Most recently, I’ve gotten myself a few items from IKEA new product range of smartlight. It’s called trådfri (Swedish for wireless). These lights can be remote-controlled using a smartphone app or other kinds of switches. These products are still fairly young, so I thought I’d give them a try. Overall. the system seems well thought-through and feels fairly high-end. I didn’t notice any major annoyances.

First Impressions

Trådfri hub and dimmer
Trådfri hub and dimmer

My first impressions are actually pretty good. Initially, I bought a hub which is used to control the lights centrally. This hub is required to be able to use the smartphone app or update the firmware of any component (more on that later!). If you just want to use one of the switches or dimmers that come separately, you won’t need the hub.
Setting everything up is straight-forward, the documentation is fine and no special skills are needed to install these smartlights. Unpacking unfortunately means the usual fight with blister packaging (will it ever stop?), but after that, a few handy surprises awaited me. What I liked:
Hub hides cables
Hub hides cables

  • The light is nice and warm. The GU10 bulbs i got give 400 lumens and are dimmable. For my taste, they could be a bit darker at the lower end of the scale, but overall, the light feels comfy warm and not too cold, but not too yellow either. The GU10 bulbs I got are spec’ed at 2700 Kelvin. No visible flickering either.
  • Trådfri components are relatively inexpensive. A hub, dimmer and 4 warm-white GU10 bulbs set me back about 75€. It is way cheaper than comparable smartlights, for example Philips Hue. As needs are fairly individual exact prices are best looked up on IKEA’s website by yourself.
  • The hub has a handy cable storage function, you can roll up excessive cable inside the hub — a godsend if you want to have the slightest chance of preventing a spaghetti situation.
  • The hub is USB-powered, 1A power supply suffices, so you may be able to plug it into the USB port of some other device, or share a power supply.
  • The dimmer can be removed from the cradle. The cradle can be stuck on any flat surface, it doesn’t need additional cabling, and you can easily take out the dimmer and carry it around.
  • The wireless technology used is ZigBee, which is a standard thing and also used by other smarthome technologies, most notably, Philips Hue. I already own (and love) some Philips Hue lights, so in theory I should be able to pair up the Trådfri lights with my already existing Hue lights. (This is a big thing for me, I don’t want to have different lighting networks around in my house, but rather concert the whole lighting centrally.)

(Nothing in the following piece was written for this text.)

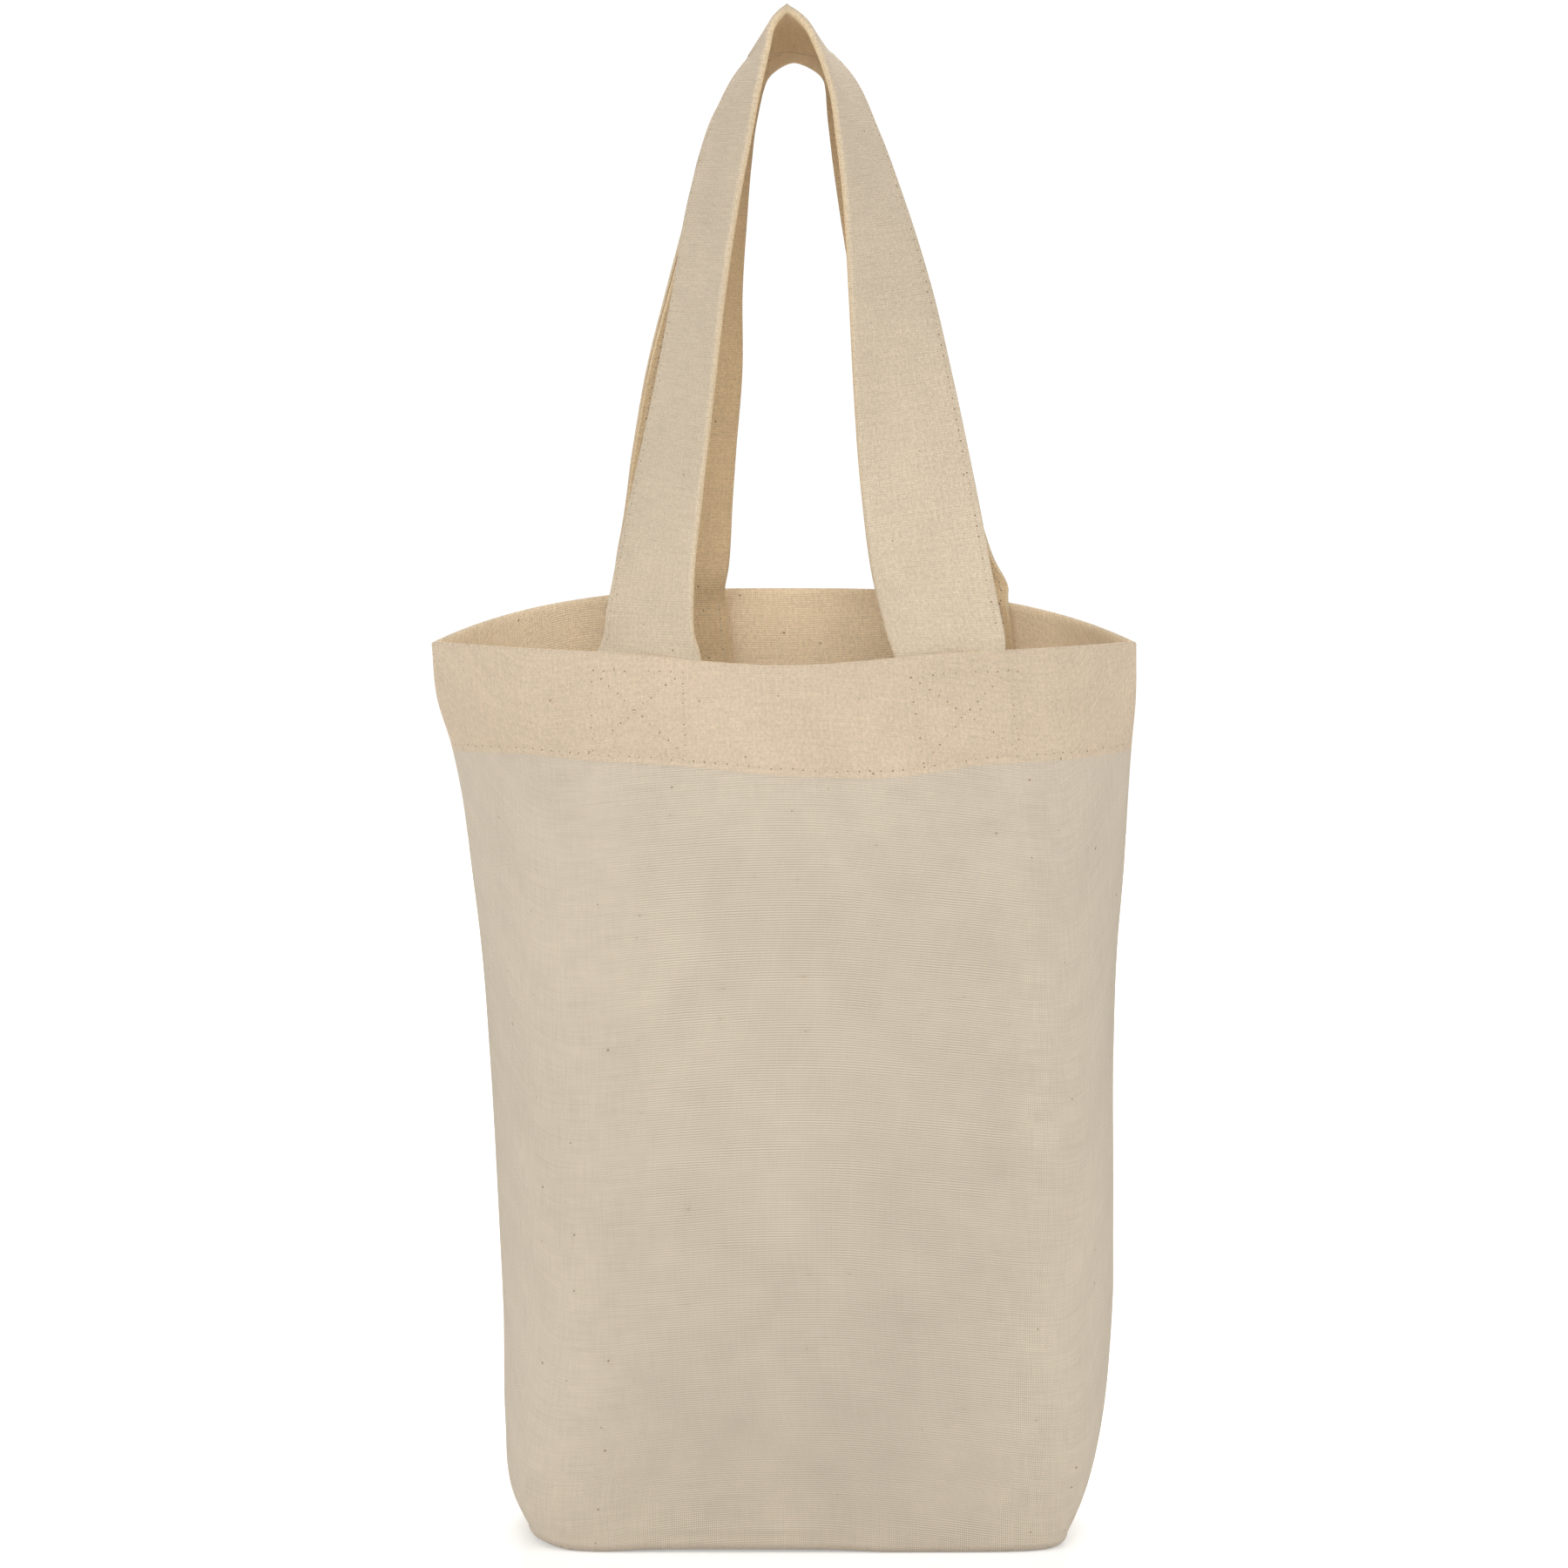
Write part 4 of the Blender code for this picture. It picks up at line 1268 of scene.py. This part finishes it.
# %% Rows of stitches as one mesh
def stitch_mesh(name, starts, ends, outs):
    """Tubes of thread. A tube's middle line runs straight from its start to its end, raised by the arch
    times the sine of half a turn, and sunk by the bury, so that both ends lie under the cloth."""
    t = np.linspace(0, 1, stitch_rings)[None, :, None]
    rise = stitch_arch * np.sin(math.pi * t) - stitch_bury
    line = starts[:, None] + (ends - starts)[:, None] * t + outs[:, None] * rise
    beside = unit(np.cross(ends - starts, outs))
    angles = 2 * math.pi * np.arange(stitch_sides) / stitch_sides - math.pi / 2
    ring = np.cos(angles)[None, :, None] * beside[:, None] + np.sin(angles)[None, :, None] * outs[:, None]
    vertices = (line[:, :, None] + thread_radius * ring[:, None]).reshape(-1, 3)
    index = np.arange(len(vertices)).reshape(len(starts), stitch_rings, stitch_sides)
    after = np.roll(index, -1, axis=2)
    sides = np.stack([index[:, :-1], index[:, 1:], after[:, 1:], after[:, :-1]], axis=-1).reshape(-1, 4)
    faces = [*sides, *index[:, 0], *index[:, -1, ::-1]]
    shape = (len(starts), stitch_rings, stitch_sides)
    u = np.broadcast_to(np.arange(stitch_sides) / stitch_sides, shape)
    run = np.linalg.norm(ends - starts, axis=1)[:, None, None]
    v = np.broadcast_to(t * run, shape)
    piece = cloth_object(name, vertices, faces, np.stack([u, v], axis=-1).reshape(-1, 2), {})
    piece.data.materials.append(thread)
    return piece


def hole_mesh(name, centres, alongs, outs):
    """Flat dark lenses of painted shade for the needle holes: a rim of points round each centre, and one
    point above and one below it.
    """
    alongs = unit(alongs)
    besides = unit(np.cross(outs, alongs))
    angles = 2 * math.pi * np.arange(hole_sides) / hole_sides
    rim = np.cos(angles)[None, :, None] * alongs[:, None] + np.sin(angles)[None, :, None] * besides[:, None]
    rims = centres[:, None] + hole_radius * rim
    tops = centres + hole_proud * outs
    floors = centres - hole_sunk * outs
    vertices = np.concatenate([rims, tops[:, None], floors[:, None]], axis=1).reshape(-1, 3)
    index = np.arange(len(vertices)).reshape(len(centres), hole_sides + 2)
    here, ahead = index[:, :hole_sides], np.roll(index[:, :hole_sides], -1, axis=1)
    top = np.broadcast_to(index[:, hole_sides, None], here.shape)
    floor_point = np.broadcast_to(index[:, hole_sides + 1, None], here.shape)
    faces = np.concatenate(
        [
            np.stack([top, here, ahead], axis=-1).reshape(-1, 3),
            np.stack([floor_point, ahead, here], axis=-1).reshape(-1, 3),
        ]
    )
    piece = cloth_object(name, vertices, faces, vertices[:, :2], {})
    piece.data.materials.append(painted_hole_shade)
    return piece


def sewn(name, rows, seat):
    """Thread and needle holes for a list of rows, each with its starts, its ends and its ways out."""
    starts, ends, outs = (np.concatenate([row[part] for row in rows]) for part in range(3))
    outs = unit(outs)
    pieces = [
        stitch_mesh(name + "_stitches", starts, ends, outs),
        hole_mesh(name + "_hole_shade_lenses", starts, ends - starts, outs),
    ]
    for piece in pieces:
        seat(piece)
    return pieces


# %% Places on a panel
outer_frames = {side: wall_frame(face, side)[0] for side, face in outer_faces.items()}
hem_start = first_wall_row + wall_count + fold_rows


def on_panel(side, u, depth_below, inside=False):
    """Points on a finished panel, and the ways out of it, at distances along it and below its mouth.

    The nearest four points of the panel's grid are blended by how near each is. The hem's inner face is
    the same grid, past the fold, where the way out is turned round.
    """
    if inside:
        row = hem_start + np.interp(depth_below, below[hem_start:], np.arange(len(hem_rows)))
    else:
        wall_below = below[first_wall_row : first_wall_row + wall_count]
        row = first_wall_row + np.interp(-depth_below, -wall_below, np.arange(wall_count))
    low_row = np.clip(row.astype(int), 0, len(below) - 2)
    share = u / panel_half_lengths[side][low_row, 0]
    column = np.interp(share, column_shares, np.arange(len(column_shares)))
    low_column = np.clip(column.astype(int), 0, len(column_shares) - 2)
    up = (row - low_row)[:, None]
    over = (column - low_column)[:, None]

    def blended(field):
        lower, upper = (
            field[row, low_column] * (1 - over) + field[row, low_column + 1] * over
            for row in (low_row, low_row + 1)
        )
        return lower * (1 - up) + upper * up

    return blended(panel_faces[side][0]), blended(outer_frames[side]) * (-1 if inside else 1)


def pitched(corners):
    """Points a stitch apart along straight runs between pairs of corners, as starts and ends."""
    starts, ends = [], []
    for first, second in corners:
        first, second = np.array(first), np.array(second)
        count = max(1, round(float(np.linalg.norm(second - first)) / stitch_pitch))
        points = first + (second - first) * np.linspace(0, 1, count + 1)[:, None]
        points = points + wander.normal(0, stitch_wander, points.shape)
        starts.append(points[:-1])
        ends.append(points[1:])
    return np.concatenate(starts), np.concatenate(ends)


def crossed_box(a, b, c, d):
    """The runs of a stitched box: three sides and both diagonals. The hem's own row is its lowest side."""
    return [(a, b), (b, c), (d, a), (a, c), (b, d)]


# %% Rows of stitches on the bag's body
hem_reach = 0.0805
front_boxes = (
    ((-0.0408, 0.0034), (-0.0213, 0.0023), (-0.0220, 0.0204), (-0.0424, 0.0204)),
    ((0.0264, 0.0036), (0.0479, 0.0037), (0.0488, 0.0205), (0.0275, 0.0205)),
)
back_boxes = (
    ((-0.0372, 0.0035), (-0.0152, 0.0032), (-0.0152, 0.0204), (-0.0372, 0.0204)),
    ((0.0266, 0.0032), (0.0484, 0.0036), (0.0484, 0.0204), (0.0266, 0.0204)),
)
box_margin = 0.0018
box_top = 0.0030


def panel_rows(side, boxes):
    """The hem's row, outside and inside, and the stitched boxes on a panel's outer face."""
    hem_run = [((-hem_reach, hem_stitch_below), (hem_reach, hem_stitch_below))]
    rows = []
    for runs, inside in ((hem_run, False), (hem_run, True), *((crossed_box(*box), False) for box in boxes)):
        starts, ends = pitched(runs)
        (first, outs), (second, _) = (on_panel(side, *points.T, inside) for points in (starts, ends))
        rows.append((first, second, outs))
    return rows


def end_rows(side, leg):
    """The stitched box as it shows inside the bag, on the flat end of a strap."""
    reach = strap_width / 2 - box_margin
    top, foot = -box_top, -(sewn_end_length - box_margin)
    starts, ends = pitched(crossed_box((-reach, top), (reach, top), (reach, foot), (-reach, foot)))

    def places(points):
        grid = hem_line(side, leg, points[:, 0], points[:, 1])
        return grid[np.arange(len(points)), np.arange(len(points))]

    across = places(starts + (normal_ease, 0)) - places(starts - (normal_ease, 0))
    climb = places(starts + (0, normal_ease)) - places(starts - (0, normal_ease))
    outs = unit(np.cross(across, climb))
    outs *= np.sign(-side * outs[:, 1:2])
    lift = outs * strap_thickness / 2
    return places(starts) + lift, places(ends) + lift, outs


def on_body(piece):
    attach(piece, "bag_body")


front_rows = panel_rows(-1, front_boxes)
back_rows = panel_rows(1, back_boxes)
strap_end_rows = [
    end_rows(side, leg)
    for side, leg in ((-1, front_left_leg), (-1, front_right_leg), (1, back_left_leg), (1, back_right_leg))
]
front_sewing = sewn("front_hem", front_rows, on_body)
back_sewing = sewn("back_hem_line", back_rows, on_body)
end_sewing = sewn("strap_end_boxes", strap_end_rows, on_body)


# %% Rows of stitches along ribbons
def ribbon_places(middle, across, step, drawn=None):
    """Points and normals on a ribbon at even steps along it, for each distance across it."""
    surface, normals = surface_and_normals(middle, across)
    if drawn is not None:
        surface = surface + drawn[:, None, :]
    lengths = lengths_along(surface[:, 0])
    place = np.interp(np.arange(step, lengths[-1], step), lengths, np.arange(len(lengths)))
    return between_rows(place, surface, normals)


strap_row_margin = 0.0015


def strap_rows(middle, drawn, outer_sign):
    """The row of stitches that holds the lips of a strap together, on both of its faces."""
    rows = []
    for face in (-1, 1):
        across = [-strap_width / 2 + strap_row_margin]
        drawn_here = drawn if face == outer_sign else None
        points, normals = ribbon_places(middle, across, stitch_pitch, drawn_here)
        outs = face * normals[:, 0]
        seats = points[:, 0] + outs * strap_thickness / 2
        rows.append((seats[:-1], seats[1:], outs[:-1]))
    return rows


front_strap_sewing = sewn(
    "front_strap", strap_rows(front_middle, front_drawn, -1), on_handle()
)
back_strap_sewing = sewn(
    "back_strap", strap_rows(back_middle, back_drawn, 1), on_handle()
)

# %% Overcast edges of the seams
overcast_depth = 0.0035
raw_edge_margin = 0.0002
root_row = 0.0012


def seam_rows(middle):
    """On both faces of a seam: the sewn line near its root, a needle line, and the overcasting thread
    that runs from the needle line to the raw edge and back."""
    raw, needle = -seam_width / 2 + raw_edge_margin, -seam_width / 2 + overcast_depth
    points, normals = ribbon_places(middle, [raw, needle, seam_width / 2 - root_row], stitch_pitch / 2)
    rows = []
    for face in (-1, 1):
        outs = face * normals
        edge, line, root = np.moveaxis(points + outs * seam_thickness / 2, 1, 0)
        edge_outs, line_outs, root_outs = np.moveaxis(outs, 1, 0)
        whole = (len(line) - 1) // 2 * 2
        here, between, ahead = slice(0, whole, 2), slice(1, whole, 2), slice(2, whole + 1, 2)
        rows.append((line[here], line[ahead], line_outs[here]))
        rows.append((root[here], root[ahead], root_outs[here]))
        rows.append((line[here], edge[between], line_outs[here]))
        rows.append((edge[between], line[ahead], edge_outs[between]))
    return rows


seam_sewing = sewn(
    "seam", [row for middle in seam_middles.values() for row in seam_rows(middle)], on_body
)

Pairing IKEA Trådfri with Philips Hue

Let’s call this “work in progress”, meaning, I haven’t yet been able to pair a Trådfri bulb with my Hue system. I’ll dig some more into it, and I’m pretty sure I’ll make it work at some point. If you’re interested in combining Hue and Trådfri bulbs, I’ll suffice with a couple of pointers:

If you want to try this yourself, make sure you get the most recent lights from the store (the clerk was helpful to me and knowledgable, good advice there!). You’ll also likely need a hub at least for updating the firmware. If you’re just planning to use the bulbs together with a Hue system, you won’t need the hub later on, so that may seem like 30€ down the drain. Bit of a bummer, but depending on how many lights you’ll be buying, given the difference in price between IKEA and Philips, it may well be worth it.

\edit: After a few more tries, the bulb is now paired to the Philips Hue system. More testing will ensue, and I’ll either update this post, or write a new one.